▶ Provided material
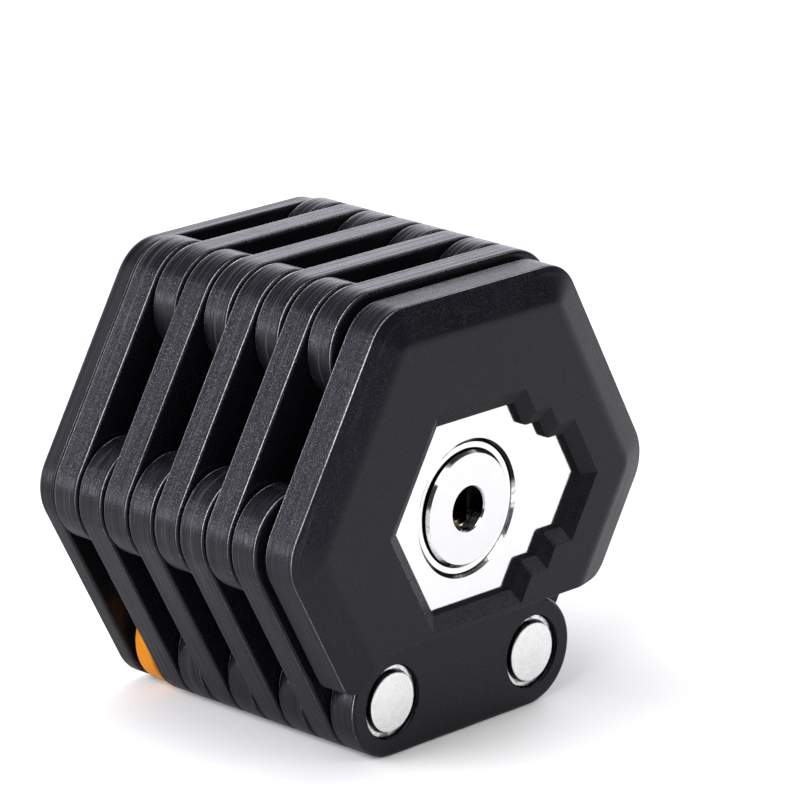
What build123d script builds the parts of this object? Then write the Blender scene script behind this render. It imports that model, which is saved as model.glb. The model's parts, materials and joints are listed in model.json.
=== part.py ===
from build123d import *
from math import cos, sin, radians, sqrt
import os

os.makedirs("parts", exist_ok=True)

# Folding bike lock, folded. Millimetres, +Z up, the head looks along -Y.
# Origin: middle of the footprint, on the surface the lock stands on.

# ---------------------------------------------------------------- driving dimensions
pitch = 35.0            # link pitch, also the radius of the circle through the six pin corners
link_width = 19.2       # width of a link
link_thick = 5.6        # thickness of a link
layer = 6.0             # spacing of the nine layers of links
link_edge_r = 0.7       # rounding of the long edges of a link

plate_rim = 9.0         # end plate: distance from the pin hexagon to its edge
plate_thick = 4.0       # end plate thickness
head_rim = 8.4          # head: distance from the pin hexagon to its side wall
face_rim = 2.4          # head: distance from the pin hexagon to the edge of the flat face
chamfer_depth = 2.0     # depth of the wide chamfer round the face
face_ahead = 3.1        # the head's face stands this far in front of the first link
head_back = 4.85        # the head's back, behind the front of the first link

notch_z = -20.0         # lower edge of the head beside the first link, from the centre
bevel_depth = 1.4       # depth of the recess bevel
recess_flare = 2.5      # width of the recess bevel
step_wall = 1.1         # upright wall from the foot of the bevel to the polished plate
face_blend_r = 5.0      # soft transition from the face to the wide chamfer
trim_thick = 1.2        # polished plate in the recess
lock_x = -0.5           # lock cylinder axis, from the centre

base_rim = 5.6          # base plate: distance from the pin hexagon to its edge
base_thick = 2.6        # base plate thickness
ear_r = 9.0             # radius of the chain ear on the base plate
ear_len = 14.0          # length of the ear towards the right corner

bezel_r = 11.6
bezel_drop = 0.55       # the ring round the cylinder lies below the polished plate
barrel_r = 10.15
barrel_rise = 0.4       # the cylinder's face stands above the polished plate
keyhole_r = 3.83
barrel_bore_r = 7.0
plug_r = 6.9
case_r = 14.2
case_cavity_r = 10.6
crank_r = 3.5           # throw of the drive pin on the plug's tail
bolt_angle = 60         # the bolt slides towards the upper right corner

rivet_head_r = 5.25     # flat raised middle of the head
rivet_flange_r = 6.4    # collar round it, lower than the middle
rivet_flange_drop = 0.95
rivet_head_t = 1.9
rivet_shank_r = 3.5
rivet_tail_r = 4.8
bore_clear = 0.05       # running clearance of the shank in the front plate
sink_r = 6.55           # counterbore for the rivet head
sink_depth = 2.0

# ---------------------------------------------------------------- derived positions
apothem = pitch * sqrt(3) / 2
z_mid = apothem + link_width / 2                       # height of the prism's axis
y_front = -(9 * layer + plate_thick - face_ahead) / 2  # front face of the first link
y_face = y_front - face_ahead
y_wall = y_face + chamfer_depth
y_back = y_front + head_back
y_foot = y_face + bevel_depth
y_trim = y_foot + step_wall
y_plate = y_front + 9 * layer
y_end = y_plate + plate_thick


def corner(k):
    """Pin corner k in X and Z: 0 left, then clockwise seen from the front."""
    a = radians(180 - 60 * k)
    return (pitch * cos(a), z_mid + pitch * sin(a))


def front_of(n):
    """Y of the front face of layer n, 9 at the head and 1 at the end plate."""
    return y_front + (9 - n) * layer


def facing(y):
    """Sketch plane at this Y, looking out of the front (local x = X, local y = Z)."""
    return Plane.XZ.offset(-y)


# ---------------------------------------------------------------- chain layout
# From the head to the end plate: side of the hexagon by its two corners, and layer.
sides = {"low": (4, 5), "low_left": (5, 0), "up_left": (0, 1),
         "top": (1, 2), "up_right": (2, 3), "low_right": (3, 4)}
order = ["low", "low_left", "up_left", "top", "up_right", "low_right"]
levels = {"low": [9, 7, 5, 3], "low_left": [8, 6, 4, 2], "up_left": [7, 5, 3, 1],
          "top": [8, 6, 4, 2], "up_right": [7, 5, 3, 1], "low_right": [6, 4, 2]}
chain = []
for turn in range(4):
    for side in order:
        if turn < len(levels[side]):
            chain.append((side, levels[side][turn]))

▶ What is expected
Repeat the material above in full, exactly as it stands.

▶ Result of this task
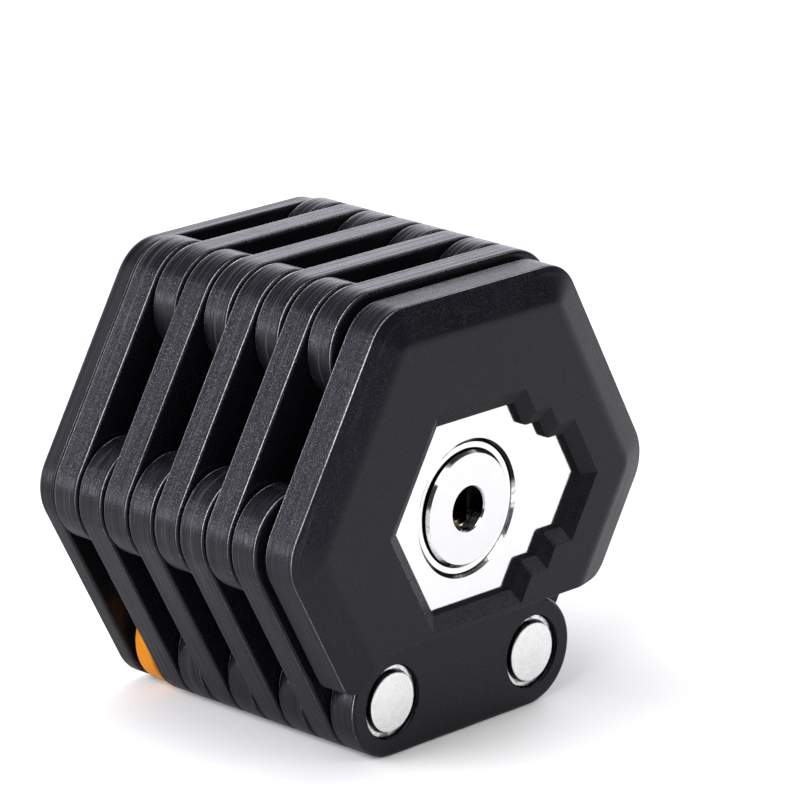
What build123d script builds the parts of this object? Then write the Blender scene script behind this render. It imports that model, which is saved as model.glb. The model's parts, materials and joints are listed in model.json.
=== part.py ===
from build123d import *
from math import cos, sin, radians, sqrt
import os

os.makedirs("parts", exist_ok=True)

# Folding bike lock, folded. Millimetres, +Z up, the head looks along -Y.
# Origin: middle of the footprint, on the surface the lock stands on.

# ---------------------------------------------------------------- driving dimensions
pitch = 35.0            # link pitch, also the radius of the circle through the six pin corners
link_width = 19.2       # width of a link
link_thick = 5.6        # thickness of a link
layer = 6.0             # spacing of the nine layers of links
link_edge_r = 0.7       # rounding of the long edges of a link

plate_rim = 9.0         # end plate: distance from the pin hexagon to its edge
plate_thick = 4.0       # end plate thickness
head_rim = 8.4          # head: distance from the pin hexagon to its side wall
face_rim = 2.4          # head: distance from the pin hexagon to the edge of the flat face
chamfer_depth = 2.0     # depth of the wide chamfer round the face
face_ahead = 3.1        # the head's face stands this far in front of the first link
head_back = 4.85        # the head's back, behind the front of the first link

notch_z = -20.0         # lower edge of the head beside the first link, from the centre
bevel_depth = 1.4       # depth of the recess bevel
recess_flare = 2.5      # width of the recess bevel
step_wall = 1.1         # upright wall from the foot of the bevel to the polished plate
face_blend_r = 5.0      # soft transition from the face to the wide chamfer
trim_thick = 1.2        # polished plate in the recess
lock_x = -0.5           # lock cylinder axis, from the centre

base_rim = 5.6          # base plate: distance from the pin hexagon to its edge
base_thick = 2.6        # base plate thickness
ear_r = 9.0             # radius of the chain ear on the base plate
ear_len = 14.0          # length of the ear towards the right corner

bezel_r = 11.6
bezel_drop = 0.55       # the ring round the cylinder lies below the polished plate
barrel_r = 10.15
barrel_rise = 0.4       # the cylinder's face stands above the polished plate
keyhole_r = 3.83
barrel_bore_r = 7.0
plug_r = 6.9
case_r = 14.2
case_cavity_r = 10.6
crank_r = 3.5           # throw of the drive pin on the plug's tail
bolt_angle = 60         # the bolt slides towards the upper right corner

rivet_head_r = 5.25     # flat raised middle of the head
rivet_flange_r = 6.4    # collar round it, lower than the middle
rivet_flange_drop = 0.95
rivet_head_t = 1.9
rivet_shank_r = 3.5
rivet_tail_r = 4.8
bore_clear = 0.05       # running clearance of the shank in the front plate
sink_r = 6.55           # counterbore for the rivet head
sink_depth = 2.0

# ---------------------------------------------------------------- derived positions
apothem = pitch * sqrt(3) / 2
z_mid = apothem + link_width / 2                       # height of the prism's axis
y_front = -(9 * layer + plate_thick - face_ahead) / 2  # front face of the first link
y_face = y_front - face_ahead
y_wall = y_face + chamfer_depth
y_back = y_front + head_back
y_foot = y_face + bevel_depth
y_trim = y_foot + step_wall
y_plate = y_front + 9 * layer
y_end = y_plate + plate_thick


def corner(k):
    """Pin corner k in X and Z: 0 left, then clockwise seen from the front."""
    a = radians(180 - 60 * k)
    return (pitch * cos(a), z_mid + pitch * sin(a))


def front_of(n):
    """Y of the front face of layer n, 9 at the head and 1 at the end plate."""
    return y_front + (9 - n) * layer


def facing(y):
    """Sketch plane at this Y, looking out of the front (local x = X, local y = Z)."""
    return Plane.XZ.offset(-y)


# ---------------------------------------------------------------- chain layout
# From the head to the end plate: side of the hexagon by its two corners, and layer.
sides = {"low": (4, 5), "low_left": (5, 0), "up_left": (0, 1),
         "top": (1, 2), "up_right": (2, 3), "low_right": (3, 4)}
order = ["low", "low_left", "up_left", "top", "up_right", "low_right"]
levels = {"low": [9, 7, 5, 3], "low_left": [8, 6, 4, 2], "up_left": [7, 5, 3, 1],
          "top": [8, 6, 4, 2], "up_right": [7, 5, 3, 1], "low_right": [6, 4, 2]}
chain = []
for turn in range(4):
    for side in order:
        if turn < len(levels[side]):
            chain.append((side, levels[side][turn]))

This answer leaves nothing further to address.